### WORK TO DO:
Where a line in the listing below contains the word "finishes", copy that line.

### MATERIAL FOR THE TASK:
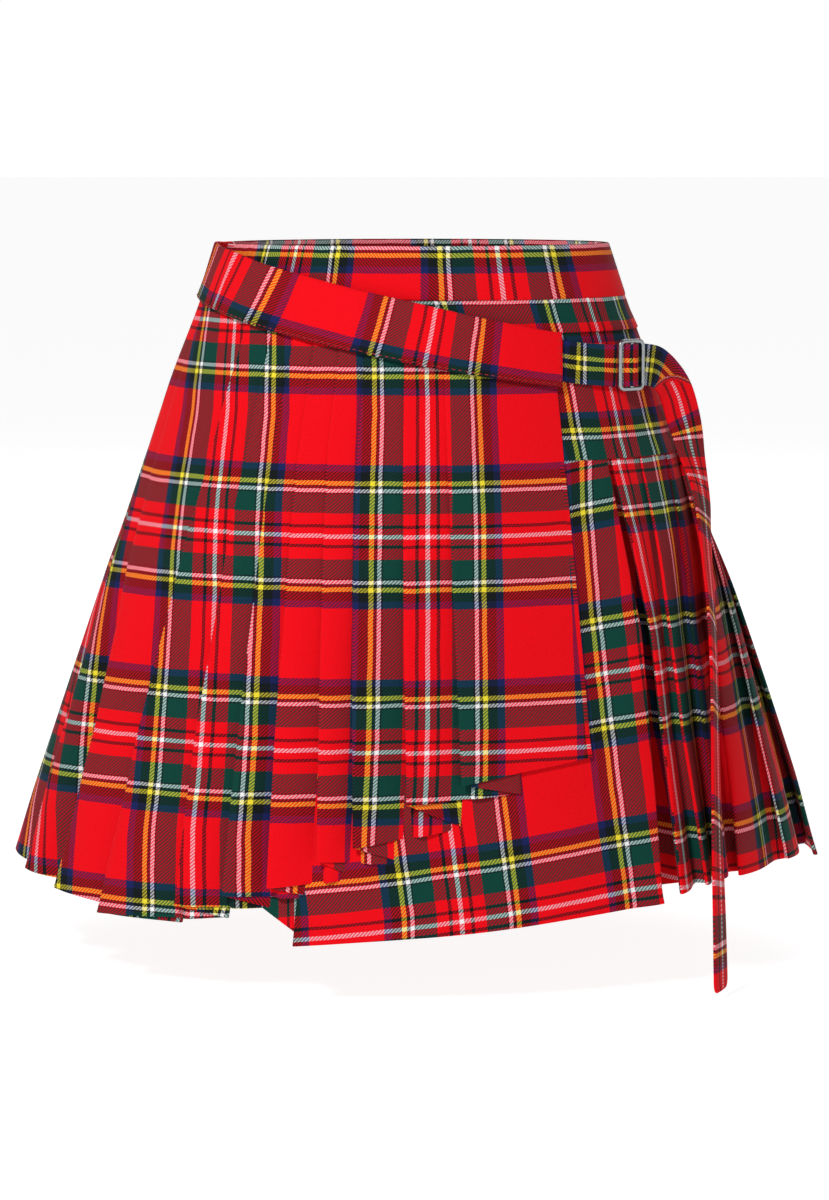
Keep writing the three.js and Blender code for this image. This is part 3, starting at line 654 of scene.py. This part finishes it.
def gap_cloth(rows):
    """The first cloth of the left pleats: it hangs well in from behind the apron's turned edge to
    the middle of the first pleat, and comes back out round its inner fold as its underlay."""
    share, behind = np.linspace(1.0, 0.0, 10)[:, None], np.linspace(0.1, 0.7, 6)[:, None]
    hem = FOLDS[0, 6] - GAP_DROP
    z = BELOW_TOP + (hem - BELOW_TOP) * rows
    deg = np.concatenate([turned_deg(z, share), fold_deg(behind, z)])
    z = z + 0 * deg
    drop = GAP_START + GAP_DEPTH * smooth((YOKE_BOTTOM - z) / GAP_WAY)
    gap = body(deg, z, inner_out(deg, z) - drop)
    last = np.array([0.85, 0.93, 1.0])
    lowest = in_line((last, 0, 0, FOLDS[0, 6], 0, 0, last, 0))
    columns = np.concatenate([lowest, underlay_columns(0)], axis=1)
    rest, _, _ = pleat_points(columns, rows, under_yoke, PLEAT_RUFFLES)
    middle = np.concatenate([gap, rest])
    run = run_along(middle)
    return middle, run + left_place(fold_deg(0, GRAIN_LEVEL), GRAIN_LEVEL) - run[-1]


pleats("left_front_pleats", pleat_columns(0, FIRST_BACK), gap_cloth)
BACK_MIDDLE = FIRST_BACK + BACK_FOLDS // 2
pleats("back_pleats_left", pleat_columns(FIRST_BACK, BACK_MIDDLE))
pleats("back_pleats_right", pleat_columns(BACK_MIDDLE, SIDE_FOLD))


# --- Over panel -----------------------------------------------------------------------------
# The pleated wrap across the front, a length of its own sewn into the sloping band. The pleats
# get shorter towards its free edge, so the hem climbs and shows each inner fold below the next.
# The free edge is turned under and pressed.

BAND_ROWS = (                     # angle, height of the middle line, height of the band, stand-off
    (-105, 0, 32, 0.9), (-98, 0, 32, 2.6), (-92, 0, 33, 4.6), (-80, -0.5, 34, 6.6),
    (-60, -6.5, 35.5, 6.8), (-31, -19.5, 36, 6.8), (1, -35.4, 36, 6.8), (8, -38.9, 35.3, 6.8),
    (16, -42.8, 34.5, 5.6), (26, -47.2, 33.5, 4.6), (36.5, -51.2, 32.5, 4.4),
)
BAND_DEGS, BAND_MIDDLES, BAND_HEIGHTS, BAND_OUTS = np.array(BAND_ROWS, float).T
PANEL_PIVOT = ((-82, 2.5), (-266, 1.7), (-322, 1.1))
PANEL_SPREAD = ((-82, 1.0), (-130, 1.045), (-325, 1.12))
PANEL_RED_MIDDLE = -90.6          # mm, height of the middle of a red field
PANEL_EDGE_TURN = 9.0             # mm of cloth turned under at the free edge
PANEL_EDGE_RISE = 1.1             # mm between the edge and its turned-under strip
PANEL_RUFFLES = [
    (300, -120, 292, -350, 30, 2.0), (322, -150, 316, -340, 22, -1.8), (340, -110, 342, -300, 16, 1.2),
    (384, -75, 381, -268, 9, -0.9), (379, -100, 377, -274, 6, 0.7),
]


def panel_place(deg, z):
    """The pattern's place on the over panel, from the pivot line's angle and the spread."""
    pivot = at_height(PANEL_PIVOT, z) + 360
    return HALF_SETT + (arc(deg, z) - arc(pivot, z)) / at_height(PANEL_SPREAD, z)


def under_band(deg):
    """The panel's top edge, 2.5 mm up behind the band's lower edge."""
    front = np.where(deg > 180, deg - 360, deg)
    middle = np.interp(front, BAND_DEGS, BAND_MIDDLES)
    return middle - np.interp(front, BAND_DEGS, BAND_HEIGHTS) / 2 + 2.5


def over_panel():
    """The pleats from the side fold on, then the flat end: from the last fold at the top layer,
    falling to the lowest at the free edge, with its turned-under strip behind."""
    rows = edged(0.0, 1.0, 62, 0.0015)[None, :]
    columns = pleat_columns(SIDE_FOLD, LAST_PANEL)
    middle, deg, z = pleat_points(columns, rows, under_band, PANEL_RUFFLES)
    warp, after = pleat_warp(columns, middle, panel_place(deg, z), matched=1)
    steps = np.concatenate([FACE_PLACES[:-1], (1.95, 1.97, 2.0)])
    end = face_columns(LAST_PANEL, FOLDS[LAST_PANEL, 5], FOLDS[-1, 5], steps)
    end_middle, end_deg, end_z = pleat_points(end, rows, under_band, PANEL_RUFFLES)
    end_warp = panel_place(end_deg, end_z)
    edge_deg, edge_z = end_deg[-1:], end_z[-1:]
    turn = TURN[:, None]
    half = PANEL_EDGE_RISE / 2
    bend = body(edge_deg, edge_z, STACK_BASE - half + half * np.cos(turn), half * np.sin(turn))
    back = np.linspace(0.0, PANEL_EDGE_TURN, 8)[:, None]
    under = body(edge_deg, edge_z, STACK_BASE - 2 * half - 0.02 * back, -back)
    under_warp = end_warp[-1:] + 1.5 + back
    # The pressed edge shows a thin line of plain red.
    red = 2 * HALF_SETT
    end_warp[-2:] = red
    middle = np.concatenate([middle, end_middle, bend, under])
    warp = np.concatenate([warp, end_warp, np.full(bend.shape[:2], red), under_warp])
    after = np.concatenate([after, warp[len(after):]])
    after[columns.shape[1] + steps.size - 3] = red
    weft = PANEL_RED_MIDDLE - middle[..., 2]
    piece = cloth("over_panel_cloth", middle, warp, weft, CLOTH, warp_after=after)
    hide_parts("over_panel")


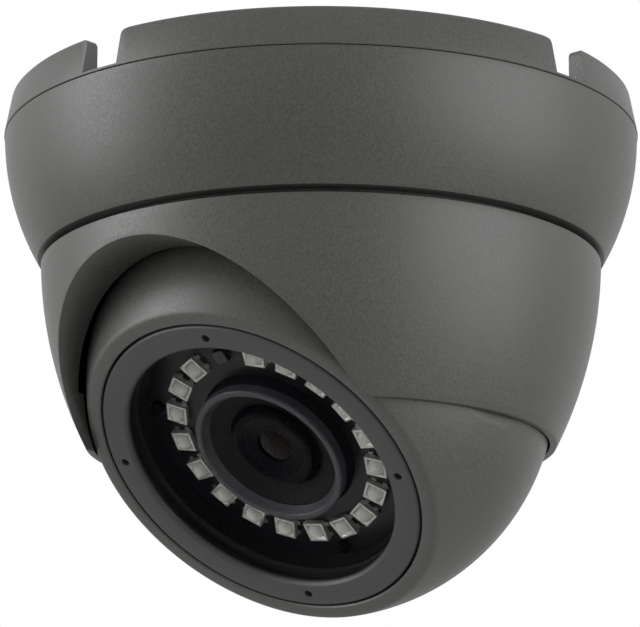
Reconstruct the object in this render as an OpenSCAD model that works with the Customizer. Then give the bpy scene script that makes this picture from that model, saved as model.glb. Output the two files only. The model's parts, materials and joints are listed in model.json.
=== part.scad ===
// Ceiling dome camera with a hooded swivel housing and a tilting eyeball.
// Origin: centre of the ceiling face. +Z is up into the ceiling, the eyeball looks towards -Y.
// Bodies: fixed base and cover, swivel housing (pan), eyeball (tilt), lens module (roll),
// lens (focus) and the filter blade (slide).

/* [Body] */
// diameter of the widest band of the cover
body_d = 94; // [90:1:114]
// depth of the notched rim above the joint with the cover
rim_h = 5.85; // [5:0.05:8]
// width of each cable notch in the rim
notch_w = 6.6; // [4:0.2:9]
// radial room between the widest band and the eyeball
side_room = 12.6; // [12.6:0.1:14]
// how far the cover's lip sits above the tilt axis
lip_rise = 18.1; // [17:0.1:22]
// how far the housing's hood reaches below the tilt axis
hood_drop = 9.7; // [8:0.1:12]
// wall of the swivel housing
wall = 2; // [1.6:0.1:2.4]
// radius of the arch cut in the front of the housing
arch_r = 26.8; // [22:0.2:28]

/* [Eyeball] */
// how far the lens looks below the horizontal at rest
tilt_down = 48; // [20:1:90]
// wall of the eyeball shell
shell_t = 2.2; // [1.8:0.1:2.8]
// outer radius of the front ring
ring_r = 25.4; // [24:0.1:26.4]
// radius of the opening in the front ring
window_r = 21.3; // [17.7:0.1:21.8]

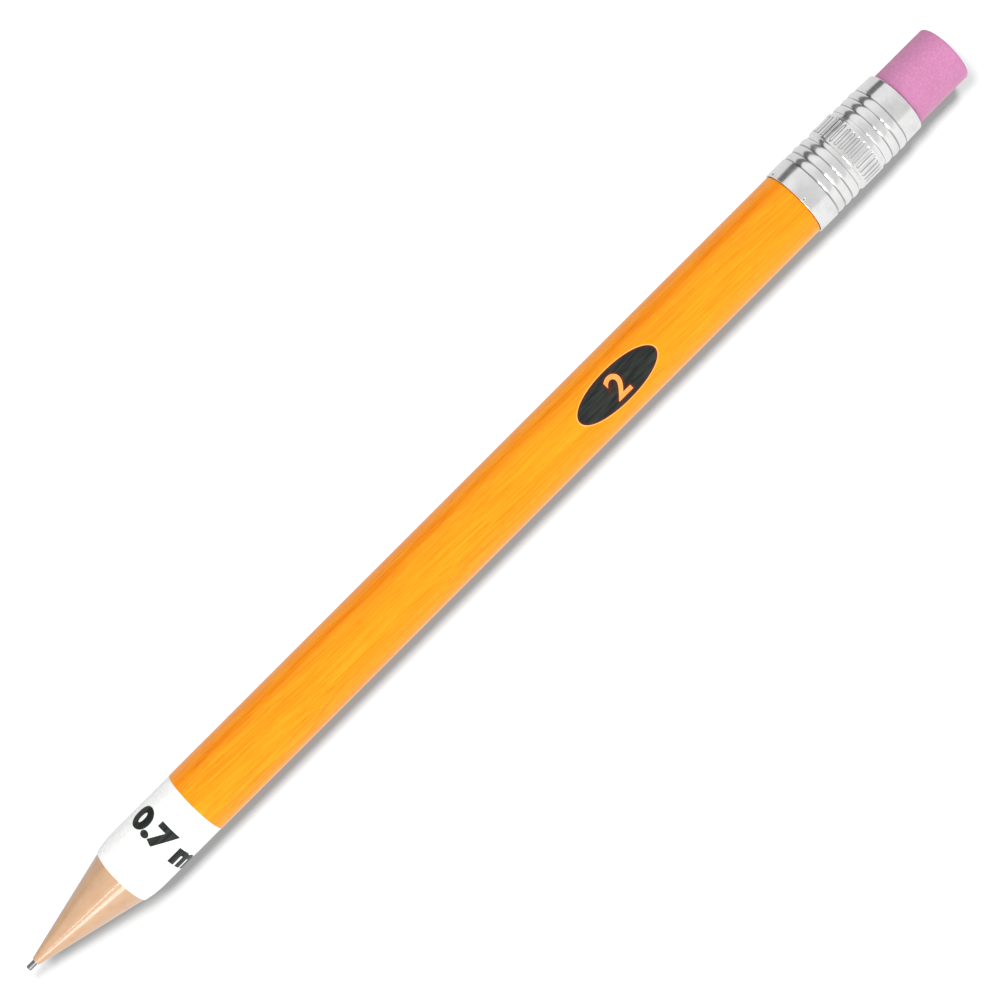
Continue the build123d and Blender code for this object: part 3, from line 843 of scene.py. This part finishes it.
class PENCIL_OT_ferrule(bpy.types.Operator):
    """Rolls the aluminium ferrule with its beads, flutes and crimping dents"""

    bl_idname = "pencil.ferrule"
    bl_label = "Ferrule"

    def skin(self, s):
        """The outside of the ferrule from front to rear, apart from its flutes and dents."""
        lip = s.lip
        points = arc((FERRULE_FRONT + lip, s.band - lip), lip, 180, 90, 4)
        band_end = FERRULE_FRONT + s.band_length
        points += self.rows(FERRULE_FRONT + 2 * lip, s.band, band_end, s.band, 20)
        points += self.bead_row(s, band_end + 0.14 * MM, 4.22 * MM, 4.38 * MM)
        flutes_start, flutes_end = FERRULE_FRONT + s.flutes_from, FERRULE_FRONT + s.flutes_to
        points += self.rows(flutes_start - 0.45 * MM, s.neck, flutes_start - 0.12 * MM, s.neck, 3)
        points += self.rows(flutes_start, s.fluted, flutes_end, s.fluted, 28)
        points += self.rows(flutes_end + 0.12 * MM, s.neck, flutes_end + 0.4 * MM, s.neck, 3)
        points += self.bead_row(s, flutes_end + 0.48 * MM, 4.13 * MM, 4.28 * MM)
        mouth_start = FERRULE_FRONT + s.mouth_from
        points += self.rows(mouth_start, s.mouth + 0.06 * MM, FERRULE_REAR - 2 * lip, s.mouth, 10)
        points += arc((FERRULE_REAR - lip, s.mouth - lip), lip, 90, 0, 4)
        return points

    def rows(self, start, start_radius, end, end_radius, count):
        """Evenly spaced points of a straight stretch."""
        return [
            (start + (end - start) * k / count, start_radius + (end_radius - start_radius) * k / count)
            for k in range(count + 1)
        ]

    def bead_row(self, s, start, groove, crest):
        """A row of rounded beads with narrow grooves between them."""
        steps = 12
        points = []
        for bead in range(s.beads):
            for step in range(0 if bead == 0 else 1, steps + 1):
                swell = math.sin(math.pi * step / steps) ** 0.8
                x = start + (bead + step / steps) * s.bead_pitch
                points.append((x, groove + (crest - groove) * swell))
        return points

    def flute(self, s, vertex):
        """Presses the pill-shaped flutes into the fluted band."""
        middle = FERRULE_FRONT + (s.flutes_from + s.flutes_to) / 2
        pitch = TURN / s.flutes
        turned_by = polar(vertex.co)
        off_centre = (turned_by - round(turned_by / pitch) * pitch) * s.fluted
        past_end = max(abs(vertex.co.x - middle) - (s.flute_length - s.flute_width) / 2, 0.0)
        inside = 1 - math.hypot(past_end, off_centre) / (s.flute_width / 2)
        if inside > 0:
            push_radially(vertex, -s.flute_depth * math.sin(min(inside * 2.8, 1) * math.pi / 2))

    def dent(self, s, vertex):
        """Presses a ring of small crimping dents near the front edge."""
        pitch = TURN / s.dents
        turned_by = polar(vertex.co) + math.radians(6)
        off_centre = (turned_by - round(turned_by / pitch) * pitch) * s.band
        distance = math.hypot(vertex.co.x - FERRULE_FRONT - s.dent_from, off_centre)
        push_radially(vertex, -s.dent_depth * math.exp(-((distance / s.dent_size) ** 2)))

    def execute(self, context):
        s = context.scene.pencil.ferrule
        skin = self.skin(s)
        lining = [
            (FERRULE_REAR - 0.03 * MM, s.mouth - s.wall),
            (FERRULE_FRONT + s.mouth_from, s.mouth + 0.02 * MM - s.wall),
            (FERRULE_FRONT + 2.9 * MM, s.mouth + 0.02 * MM - s.wall),
            (FERRULE_FRONT + 2.7 * MM, s.band - s.wall),
            (FERRULE_FRONT + 0.03 * MM, s.band - s.wall),
        ]
        bm = turned(skin + lining, s.flutes * 12)
        inner = s.neck - 0.1 * MM
        for vertex in bm.verts:
            out = math.hypot(vertex.co.y, vertex.co.z - AXIS_Z)
            if out < inner:
                continue
            place = vertex.co - Vector((0, 0, AXIS_Z))
            push_radially(vertex, s.waver * noise.noise(place * 700) * 0.6)
            push_radially(vertex, s.waver * noise.noise(place * 260))
            if s.flutes_from <= vertex.co.x - FERRULE_FRONT <= s.flutes_to:
                self.flute(s, vertex)
            elif vertex.co.x < FERRULE_FRONT + 1.4 * MM and out > s.band - 0.15 * MM:
                self.dent(s, vertex)
        piece = finished(bm, "ferrule_shell", ferrule_metal(s), "case", 50)
        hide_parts("ferrule")
        return {"FINISHED"}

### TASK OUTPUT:
Keep writing the three.js and Blender code for this image. This is part 3, starting at line 654 of scene.py. This part finishes it.
Continue the build123d and Blender code for this object: part 3, from line 843 of scene.py. This part finishes it.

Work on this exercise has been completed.